For decades “short-term interest rates” have started with the federal funds rate, and this story helps explain why so many people think that the Fed “sets interest rates.”

Leave aside the question of how well this story fits reality, and ignore that the Fed replaced setting a target fed funds rate with setting a target rangefor the fed funds rate. (Some might say it's a cop-out because it’s far easier to hit a range than a single number.)

Also ignore the fact that, early in the crisis, the Fed reversed course like never before. After following rates up for two years, the Fed followed them down after September 2007, lowering its target federal funds rate from 5.25 percent to 1 percent in roughly one year. (See the nearby graph.) Why would rates would fall so far, so fast, if the Fed actually “sets interest rates” or even “manages” them?

Board of Governors of the Federal Reserve System (US), retrieved from FRED, Federal Reserve Bank of St. Louis; https://fred.stlouisfed.org/series/DFEDTAR, October 15, 2017

The Fed's dramatic change.

But do not overlook that the foundation of this popular monetary policy story, the federal funds market, has been torn to shreds.

The federal funds rate was the benchmark rate because of what banks did in that market. Specifically, they lent and borrowed reserves to meet their reserve needs, thus enabling them to make more loans.

The Fed could tighten its policy stance by making reserves relatively more scarce, thus making it more difficult for banks to lend, eventually slowing down the economy. In reverse, the Fed could loosen its stance by making reserves relatively more plentiful, thus making it easier for banks to create money, ultimately speeding up the economy.

Starting in 2008, the Fed flooded the market with reserves and started paying an above-market interest rate on excess reserves. Banks naturally quit lending into the federal funds market, and the total activity dropped off a cliff.

So the standard process of managing interest rates through reserve management – the one that the Fed had been using for decades – simply cannot happen right now. The federal funds rate cannot possibly convey the type of information it used to, and there is no comparable short-term rate.

I can’t recall a single beat reporter questioning the Fed Chair on this issue or even writing about this dramatic change. The Fed no longer depends on market forces to “manage the level of short-term interest rates.” Instead, it is using strictly administered rates.

In other words, Fed officials are literally setting the interest rate it pays on reserves, and they’re doing so at an above market rate. This new framework, explained thoroughly by the Cato Institute’s George Selgin, is tied to all those reserves the Fed created during the crisis.

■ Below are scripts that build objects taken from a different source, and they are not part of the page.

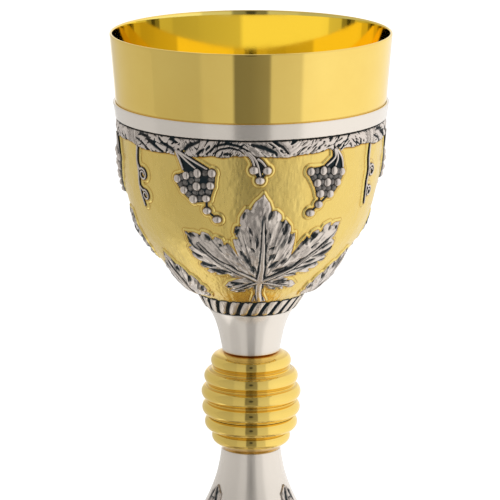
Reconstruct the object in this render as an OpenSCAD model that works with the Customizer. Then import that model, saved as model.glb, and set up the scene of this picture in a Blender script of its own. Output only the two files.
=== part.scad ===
// Communion chalice: a gilt cup in an ornamented bowl shell, on a neck, a ringed
// knop and a flared foot, all drawn together by one threaded rod and nut.
// Millimetres. Origin at the centre of the foot's resting face, +Z up.
// One vine leaf faces -Y; the ornament repeats three times round the bowl.

/* [Node] */
// Sub-part to draw, or "all"

/* [Cup and lip] */
// Height of the lip above the table
cup_top_z = 235; // [232:0.5:240]
// Outer radius of the lip at its edge
lip_r = 52.4; // [51.6:0.1:54]
// Wall of the gilt cup
cup_wall = 1.0; // [0.8:0.1:1.4]

/* [Bowl shell] */
// Wall of the bowl shell
shell_wall = 1.2; // [1.0:0.1:1.4]
// Height of the cast ornament above the shell
relief_t = 1.4; // [1.0:0.1:2.0]
// Extra height of the leaf veins
vein_t = 0.5; // [0.3:0.1:0.8]
// Radius of a grape
grape_r = 1.6; // [1.4:0.05:1.65]

/* [Rope ring] */
// Number of strands round the rope ring
rope_strands = 26; // [22:1:32]
// Radius of the groove between two strands
rope_groove_r = 0.8; // [0.5:0.05:0.9]

/* [Neck and knop] */
// Wall of the spun neck
neck_wall = 1.3; // [1.0:0.1:1.8]
// Radius of the rounded edge of each knop ring
knop_bead_r = 2.85; // [2.4:0.05:2.9]
// Half width of the thin line between two knop rings
knop_line_w = 0.22; // [0.16:0.02:0.26]

/* [Foot] */
// Wall of the foot shell
foot_wall = 1.5; // [1.2:0.1:2.0]
// Outer radius of the foot's plain rim
foot_r = 69.5; // [68:0.5:74]
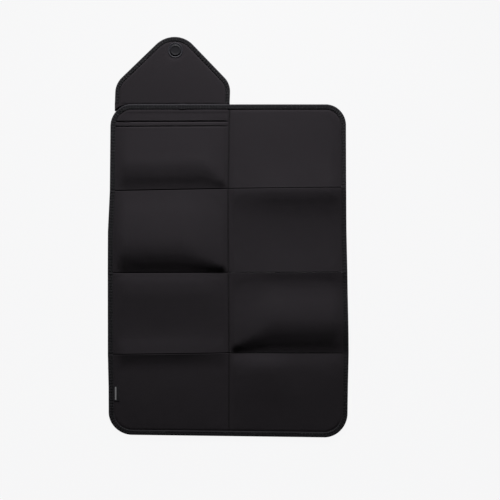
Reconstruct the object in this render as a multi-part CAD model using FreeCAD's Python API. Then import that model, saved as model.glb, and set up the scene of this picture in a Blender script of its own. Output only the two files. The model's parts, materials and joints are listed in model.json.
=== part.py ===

The Fed’s bloated balance sheet and payment of interest on excess reserves (IOER) constitute a completely new operating framework--one that likely makes it harder for the Fed to meet its inflation goals.

There is little doubt that markets have changed during this regime shift.

Banks now hold a much larger portion of their total assets as cash, and a lower percentage of their assets as loans. There is also very little bank-to-bank repurchase (repo) activity, and the volume in commercial paper markets is nowhere near what it was before the crisis. All of these measures are available from the Fed. (David Beckworth and I both have papers forthcoming that look at some of these metrics, and I recently went through most of these at an AEI event.)

None of these differences should be incredibly surprising, because the Fed’s new framework literally encourages banks to park funds at the Fed instead of investing in private securities and loans. Each dollar of excess reserves held at the Fed represents a dollar that banks fail to invest in the private market, thus detracting from economic growth.

The framework also detaches the size of the Fed’s balance sheet – the assets it purchases and sells – from monetary policy. This change makes it much easier for the Fed to conduct stealthy fiscal policy by, for example, bailing out a failing pension fund, state government, or large private company.

This new structure makes it less likely the Fed can stay out of politics, and it can only lead to further distorted prices and interest rates.

If market interest rates rise before the Fed shrinks its balance sheet, the Fed will have no choice but to raise its own policy rates, making it a direct spigot of money unlike ever before. The list of advocacy groups petitioning the Fed for favors would top anything ever seen in Washington. And that says something.

Congress can implement a long list of reforms to improve monetary policy, but the immediate task should be getting back to normal.